* _Material provided_:

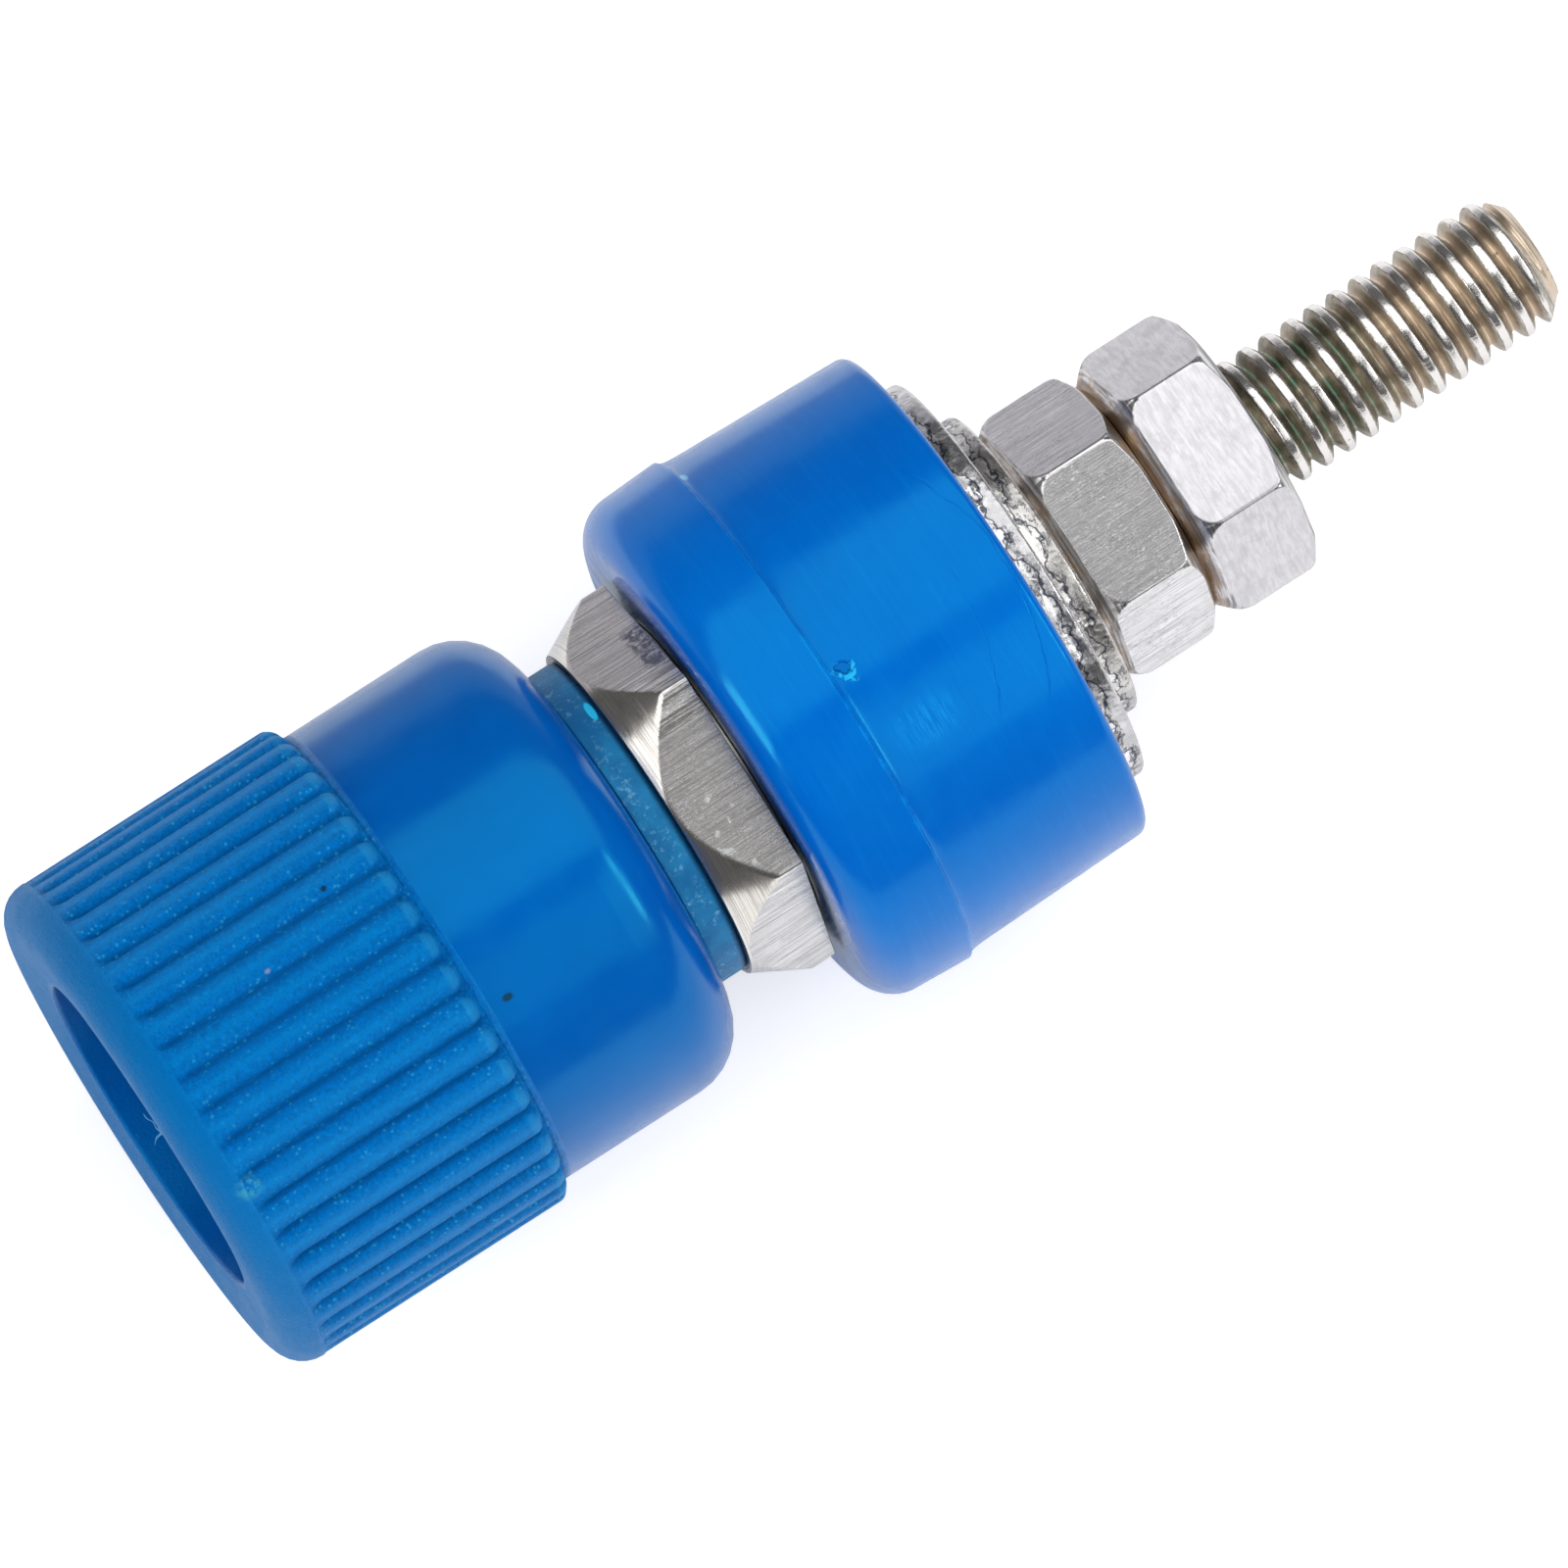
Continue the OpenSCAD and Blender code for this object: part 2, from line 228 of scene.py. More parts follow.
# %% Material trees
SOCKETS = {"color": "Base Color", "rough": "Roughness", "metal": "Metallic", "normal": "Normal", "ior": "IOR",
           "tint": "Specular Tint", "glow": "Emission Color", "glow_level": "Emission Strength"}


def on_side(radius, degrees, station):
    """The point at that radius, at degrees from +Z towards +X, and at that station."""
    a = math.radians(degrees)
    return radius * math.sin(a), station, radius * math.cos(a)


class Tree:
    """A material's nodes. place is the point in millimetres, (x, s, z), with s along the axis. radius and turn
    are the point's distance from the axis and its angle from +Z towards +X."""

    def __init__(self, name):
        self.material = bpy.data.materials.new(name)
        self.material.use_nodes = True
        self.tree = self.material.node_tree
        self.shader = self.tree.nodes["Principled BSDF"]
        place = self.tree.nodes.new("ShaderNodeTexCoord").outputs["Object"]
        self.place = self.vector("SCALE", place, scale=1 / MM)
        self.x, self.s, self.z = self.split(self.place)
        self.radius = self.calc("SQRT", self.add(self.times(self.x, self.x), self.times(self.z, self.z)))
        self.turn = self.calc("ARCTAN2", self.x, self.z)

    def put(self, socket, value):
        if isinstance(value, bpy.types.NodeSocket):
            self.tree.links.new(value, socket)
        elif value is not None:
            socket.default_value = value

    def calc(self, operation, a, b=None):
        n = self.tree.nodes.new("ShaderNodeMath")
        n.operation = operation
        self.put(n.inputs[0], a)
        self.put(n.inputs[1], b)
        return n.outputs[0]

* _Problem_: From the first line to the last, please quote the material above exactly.

* _Answer to the problem_:
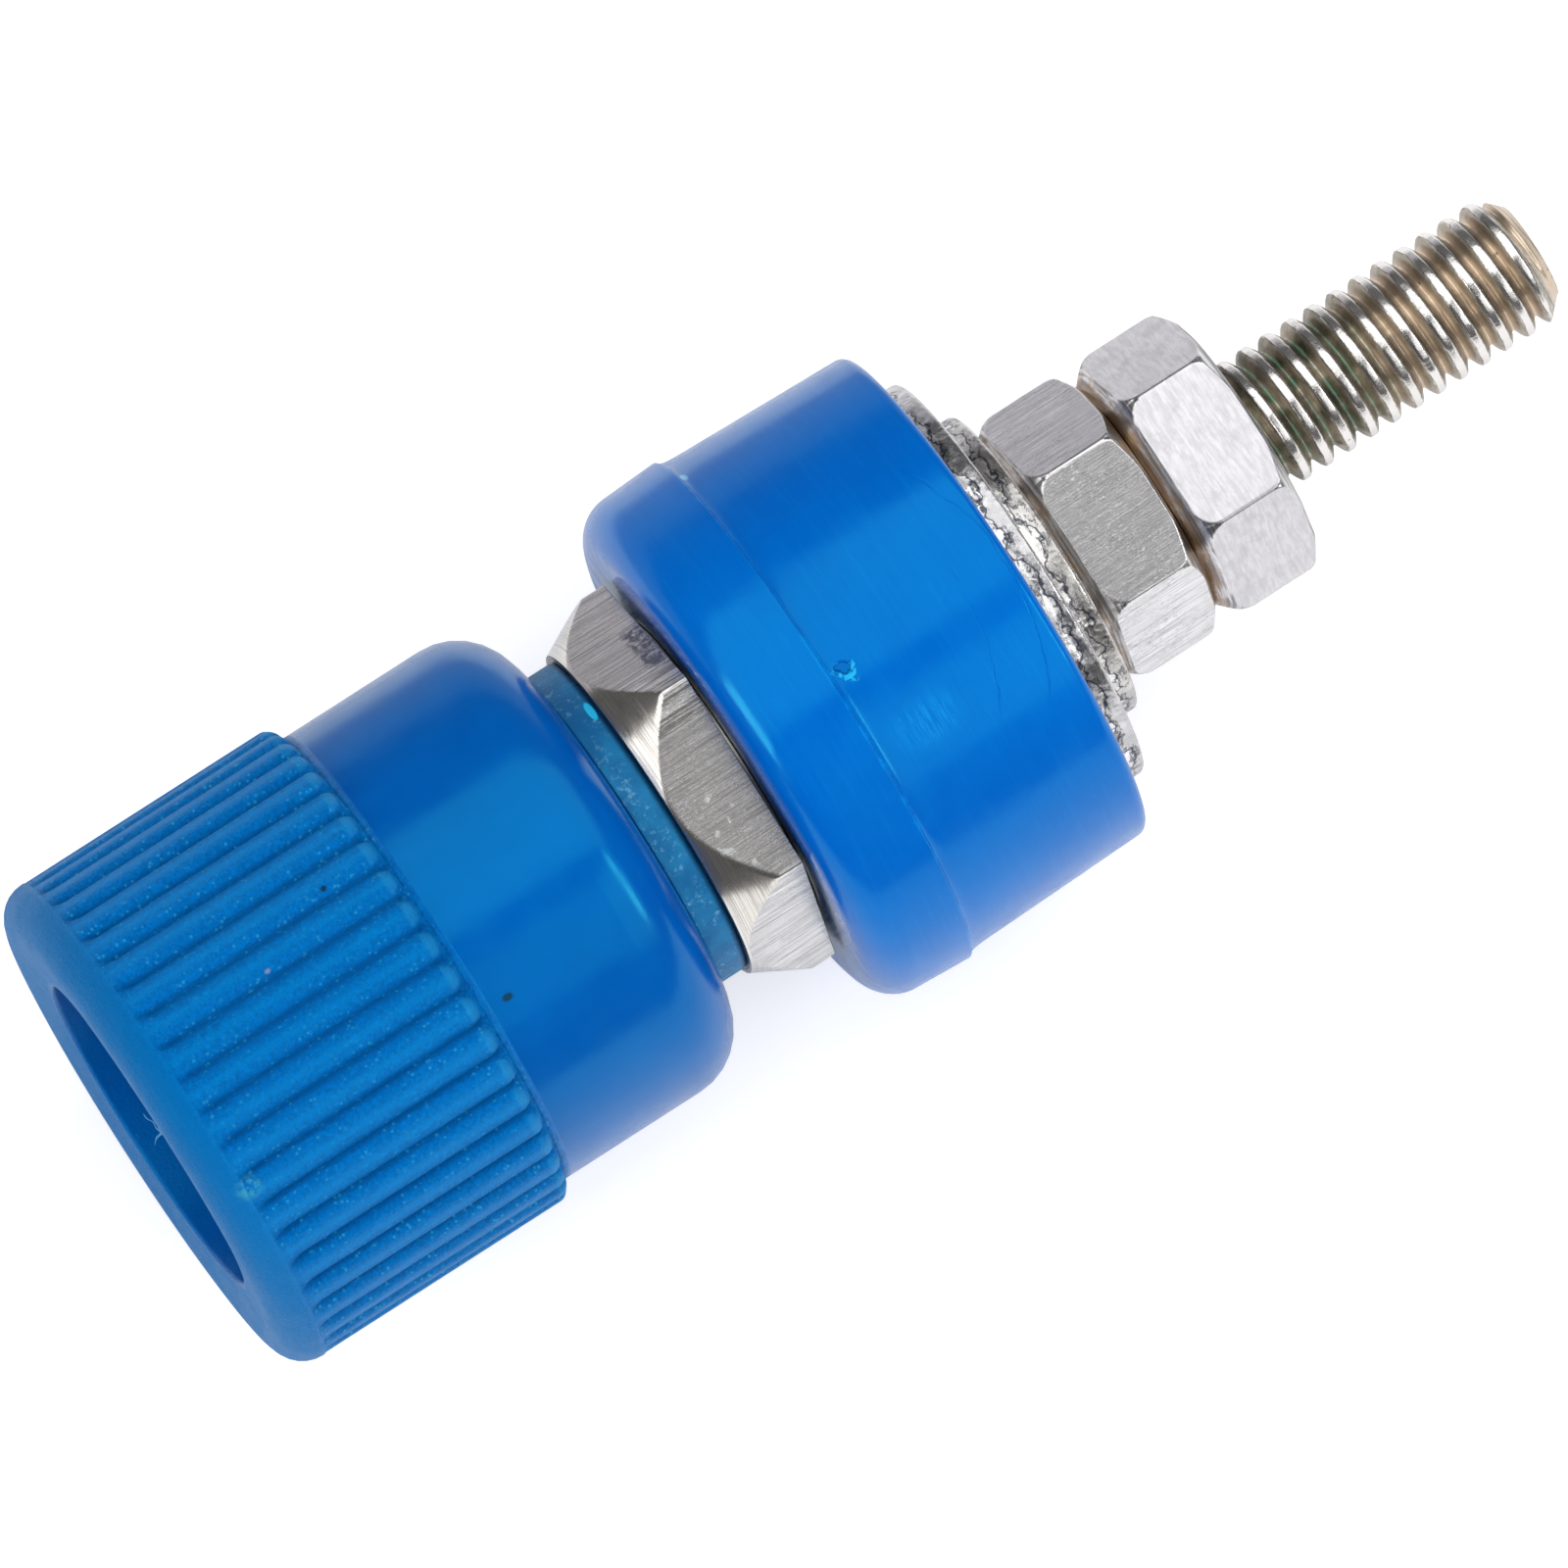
Continue the OpenSCAD and Blender code for this object: part 2, from line 228 of scene.py. More parts follow.
# %% Material trees
SOCKETS = {"color": "Base Color", "rough": "Roughness", "metal": "Metallic", "normal": "Normal", "ior": "IOR",
           "tint": "Specular Tint", "glow": "Emission Color", "glow_level": "Emission Strength"}


def on_side(radius, degrees, station):
    """The point at that radius, at degrees from +Z towards +X, and at that station."""
    a = math.radians(degrees)
    return radius * math.sin(a), station, radius * math.cos(a)


class Tree:
    """A material's nodes. place is the point in millimetres, (x, s, z), with s along the axis. radius and turn
    are the point's distance from the axis and its angle from +Z towards +X."""

    def __init__(self, name):
        self.material = bpy.data.materials.new(name)
        self.material.use_nodes = True
        self.tree = self.material.node_tree
        self.shader = self.tree.nodes["Principled BSDF"]
        place = self.tree.nodes.new("ShaderNodeTexCoord").outputs["Object"]
        self.place = self.vector("SCALE", place, scale=1 / MM)
        self.x, self.s, self.z = self.split(self.place)
        self.radius = self.calc("SQRT", self.add(self.times(self.x, self.x), self.times(self.z, self.z)))
        self.turn = self.calc("ARCTAN2", self.x, self.z)

    def put(self, socket, value):
        if isinstance(value, bpy.types.NodeSocket):
            self.tree.links.new(value, socket)
        elif value is not None:
            socket.default_value = value

    def calc(self, operation, a, b=None):
        n = self.tree.nodes.new("ShaderNodeMath")
        n.operation = operation
        self.put(n.inputs[0], a)
        self.put(n.inputs[1], b)
        return n.outputs[0]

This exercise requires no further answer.